The bullpen, which actually features what would have been the bulk of the Bisons' 2020 rotation, has been a revelation. Ryan Borucki, Anthony Kay and Thomas Hatch all might have been in Buffalo anyway except as starters for the Herd. Instead, they're throwing mid-90s out of the pen.

"Credit goes to all those guys who are starters and who are taking the ball," Montoyo said. "It's been amazing how these guys have done such a great job in high leverages in different innings."

The Jays have 17 games left. Seven are against the Yankees. Friday night's series opener against the Mets is against Cy Young winner Jacob deGrom.

They're in a great spot to be a playoff team. The teams behind them aren't so formidable, unless the Yankees finally get their act together.

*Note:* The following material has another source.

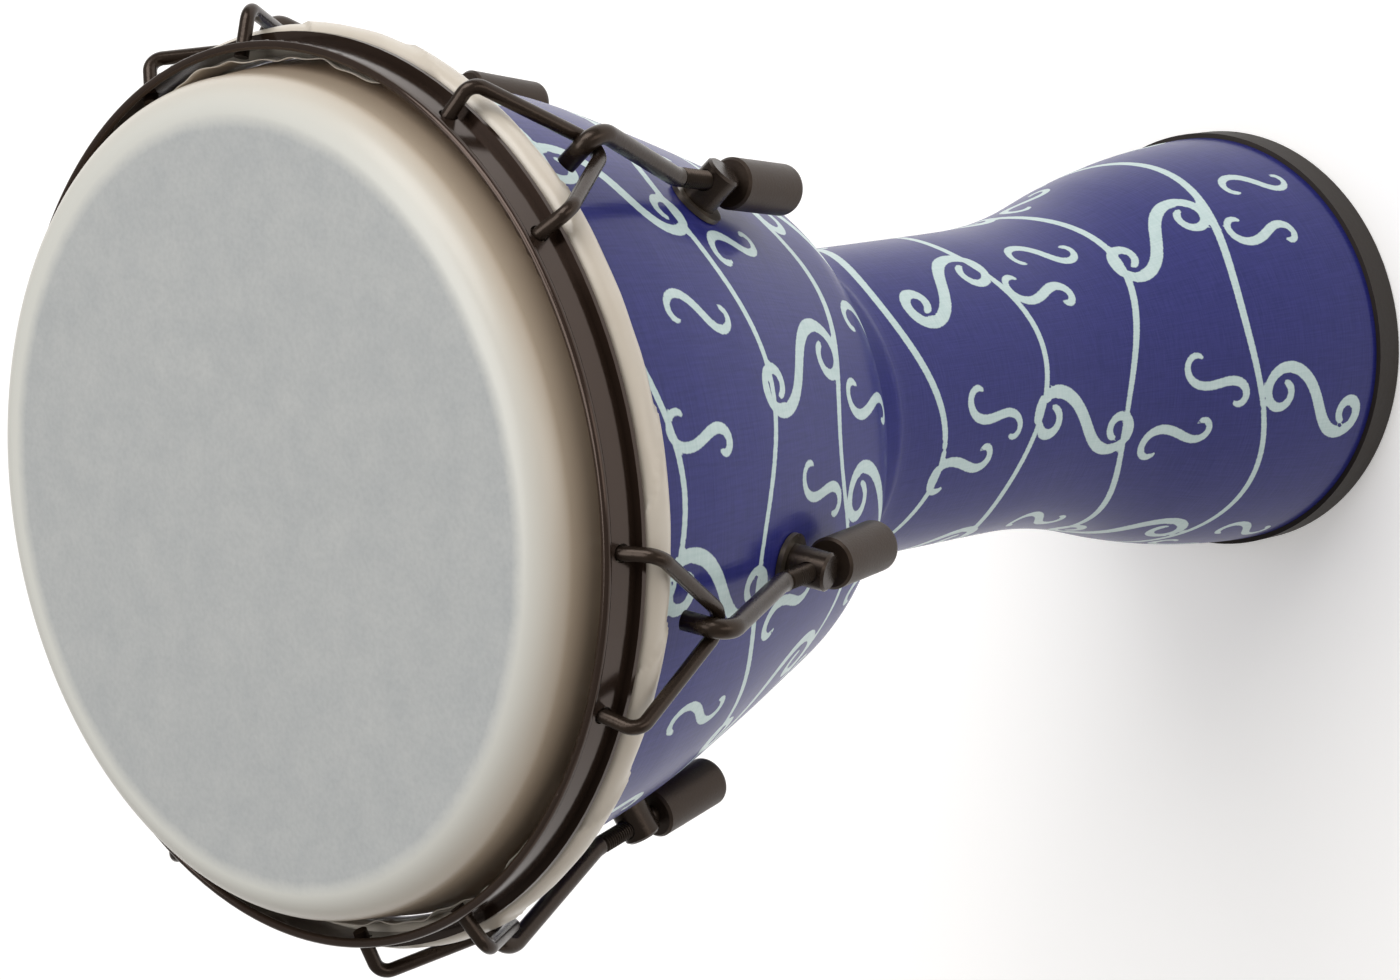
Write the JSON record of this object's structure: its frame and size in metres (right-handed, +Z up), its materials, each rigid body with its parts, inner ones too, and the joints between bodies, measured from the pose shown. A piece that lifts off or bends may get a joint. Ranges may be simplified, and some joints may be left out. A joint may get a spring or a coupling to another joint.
{
  "type": "djembe",
  "caption": "Goblet hand drum with a printed cloth shell, film head and wire claw and rod lugs that tune it together.",
  "frame": {"origin": "centre of the foot, on the surface it stands on", "axes": "+Z up the drum's axis towards the head; +X towards lug 1"},
  "size_m": [0.296, 0.2812, 0.4762],
  "materials": {
    "shell_black": "matt moulded",
    "printed_cloth": "glossy lacquered printed cloth",
    "foot_rubber": "matt",
    "head_film": "frosted film",
    "hoop_steel": "gloss black",
    "claw_steel": "satin black",
    "rod_steel": "satin black",
    "nut_steel": "satin black",
    "zinc_steel": "zinc plated"
  },
  "bodies": {
    "drum": {"shell": "shell_black", "printed_cloth": "printed_cloth", "foot_trim": "foot_rubber", "outer_washers": "nut_steel", "inner_washers": "zinc_steel", "inner_nuts": "zinc_steel", "lug_post_1": "nut_steel", "lug_post_2": "nut_steel", "lug_post_3": "nut_steel", "lug_post_4": "nut_steel", "lug_post_5": "nut_steel", "lug_post_6": "nut_steel"},
    "head": {"drumhead": "head_film", "flesh_hoop": "zinc_steel", "counter_hoop": "hoop_steel"},
    "nut_1": {"tuning_nut_1": "nut_steel"},
    "rod_1": {"tuning_rod_1": "rod_steel"},
    "claw_1": {"claw_1": "claw_steel"},
    "nut_2": {"tuning_nut_2": "nut_steel"},
    "rod_2": {"tuning_rod_2": "rod_steel"},
    "claw_2": {"claw_2": "claw_steel"},
    "nut_3": {"tuning_nut_3": "nut_steel"},
    "rod_3": {"tuning_rod_3": "rod_steel"},
    "claw_3": {"claw_3": "claw_steel"},
    "nut_4": {"tuning_nut_4": "nut_steel"},
    "rod_4": {"tuning_rod_4": "rod_steel"},
    "claw_4": {"claw_4": "claw_steel"},
    "nut_5": {"tuning_nut_5": "nut_steel"},
    "rod_5": {"tuning_rod_5": "rod_steel"},
    "claw_5": {"claw_5": "claw_steel"},
    "nut_6": {"tuning_nut_6": "nut_steel"},
    "rod_6": {"tuning_rod_6": "rod_steel"},
    "claw_6": {"claw_6": "claw_steel"}
  },
  "joints": [
    {"name": "head_slide", "type": "slide", "parent": "drum", "child": "head", "axis": [0, 0, 1], "range_m": [0, 0.00747]},
    {"name": "nut_1_spin", "type": "hinge", "parent": "drum", "child": "nut_1", "pos_m": [0.11978, 0, 0.35687], "axis": [-0.2079, 0, -0.9781], "range_deg": [0, 2880.9]},
    {"name": "rod_1_slide", "type": "slide", "parent": "drum", "child": "rod_1", "axis": [0.2079, 0, 0.9781], "range_m": [0, 0.00805]},
    {"name": "claw_1_swing", "type": "hinge", "parent": "head", "child": "claw_1", "pos_m": [0.13247, 0, 0.45469], "axis": [0, -1, 0], "range_deg": [0, 2.73]},
    {"name": "nut_2_spin", "type": "hinge", "parent": "drum", "child": "nut_2", "pos_m": [0.05989, 0.10373, 0.35687], "axis": [-0.104, -0.1801, -0.9781], "range_deg": [0, 2880.9]},
    {"name": "rod_2_slide", "type": "slide", "parent": "drum", "child": "rod_2", "axis": [0.104, 0.1801, 0.9781], "range_m": [0, 0.00805]},
    {"name": "claw_2_swing", "type": "hinge", "parent": "head", "child": "claw_2", "pos_m": [0.06624, 0.11472, 0.45469], "axis": [0.866, -0.5, 0], "range_deg": [0, 2.73]},
    {"name": "nut_3_spin", "type": "hinge", "parent": "drum", "child": "nut_3", "pos_m": [-0.05989, 0.10373, 0.35687], "axis": [0.104, -0.1801, -0.9781], "range_deg": [0, 2880.9]},
    {"name": "rod_3_slide", "type": "slide", "parent": "drum", "child": "rod_3", "axis": [-0.104, 0.1801, 0.9781], "range_m": [0, 0.00805]},
    {"name": "claw_3_swing", "type": "hinge", "parent": "head", "child": "claw_3", "pos_m": [-0.06624, 0.11472, 0.45469], "axis": [0.866, 0.5, 0], "range_deg": [0, 2.73]},
    {"name": "nut_4_spin", "type": "hinge", "parent": "drum", "child": "nut_4", "pos_m": [-0.11978, 0, 0.35687], "axis": [0.2079, 0, -0.9781], "range_deg": [0, 2880.9]},
    {"name": "rod_4_slide", "type": "slide", "parent": "drum", "child": "rod_4", "axis": [-0.2079, 0, 0.9781], "range_m": [0, 0.00805]},
    {"name": "claw_4_swing", "type": "hinge", "parent": "head", "child": "claw_4", "pos_m": [-0.13247, 0, 0.45469], "axis": [0, 1, 0], "range_deg": [0, 2.73]},
    {"name": "nut_5_spin", "type": "hinge", "parent": "drum", "child": "nut_5", "pos_m": [-0.05989, -0.10373, 0.35687], "axis": [0.104, 0.1801, -0.9781], "range_deg": [0, 2880.9]},
    {"name": "rod_5_slide", "type": "slide", "parent": "drum", "child": "rod_5", "axis": [-0.104, -0.1801, 0.9781], "range_m": [0, 0.00805]},
    {"name": "claw_5_swing", "type": "hinge", "parent": "head", "child": "claw_5", "pos_m": [-0.06624, -0.11472, 0.45469], "axis": [-0.866, 0.5, 0], "range_deg": [0, 2.73]},
    {"name": "nut_6_spin", "type": "hinge", "parent": "drum", "child": "nut_6", "pos_m": [0.05989, -0.10373, 0.35687], "axis": [-0.104, 0.1801, -0.9781], "range_deg": [0, 2880.9]},
    {"name": "rod_6_slide", "type": "slide", "parent": "drum", "child": "rod_6", "axis": [0.104, -0.1801, 0.9781], "range_m": [0, 0.00805]},
    {"name": "claw_6_swing", "type": "hinge", "parent": "head", "child": "claw_6", "pos_m": [0.06624, -0.11472, 0.45469], "axis": [-0.866, -0.5, 0], "range_deg": [0, 2.73]}
  ],
  "couplings": [
    {"joint": "nut_1_spin", "follows": "head_slide", "rad_per_m": 6732.3},
    {"joint": "rod_1_slide", "follows": "head_slide", "ratio": 1.0715},
    {"joint": "claw_1_swing", "follows": "head_slide", "rad_per_m": 6.2656},
    {"joint": "nut_2_spin", "follows": "head_slide", "rad_per_m": 6732.3},
    {"joint": "rod_2_slide", "follows": "head_slide", "ratio": 1.0715},
    {"joint": "claw_2_swing", "follows": "head_slide", "rad_per_m": 6.2656},
    {"joint": "nut_3_spin", "follows": "head_slide", "rad_per_m": 6732.3},
    {"joint": "rod_3_slide", "follows": "head_slide", "ratio": 1.0715},
    {"joint": "claw_3_swing", "follows": "head_slide", "rad_per_m": 6.2656},
    {"joint": "nut_4_spin", "follows": "head_slide", "rad_per_m": 6732.3},
    {"joint": "rod_4_slide", "follows": "head_slide", "ratio": 1.0715},
    {"joint": "claw_4_swing", "follows": "head_slide", "rad_per_m": 6.2656},
    {"joint": "nut_5_spin", "follows": "head_slide", "rad_per_m": 6732.3},
    {"joint": "rod_5_slide", "follows": "head_slide", "ratio": 1.0715},
    {"joint": "claw_5_swing", "follows": "head_slide", "rad_per_m": 6.2656},
    {"joint": "nut_6_spin", "follows": "head_slide", "rad_per_m": 6732.3},
    {"joint": "rod_6_slide", "follows": "head_slide", "ratio": 1.0715},
    {"joint": "claw_6_swing", "follows": "head_slide", "rad_per_m": 6.2656}
  ]
}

The Blue Jays' reward for Thursday is a long-awaited day off. But even that goes with an asterisk. They're pretty much quarantined in and around their downtown hotel. They're not really supposed to be strolling the Canalside boardwalk or Erie Basin Marina or Chippewa Street, which is a shame with how beautiful the weather has been the last few weeks.

For his part, Montoyo says he'll simply stay playing his beloved bongos and salsa music – and get ready for Friday. He'll probably catch up on his sleep, too.

"There's not much to do," the manager said. "But I know what I'm doing."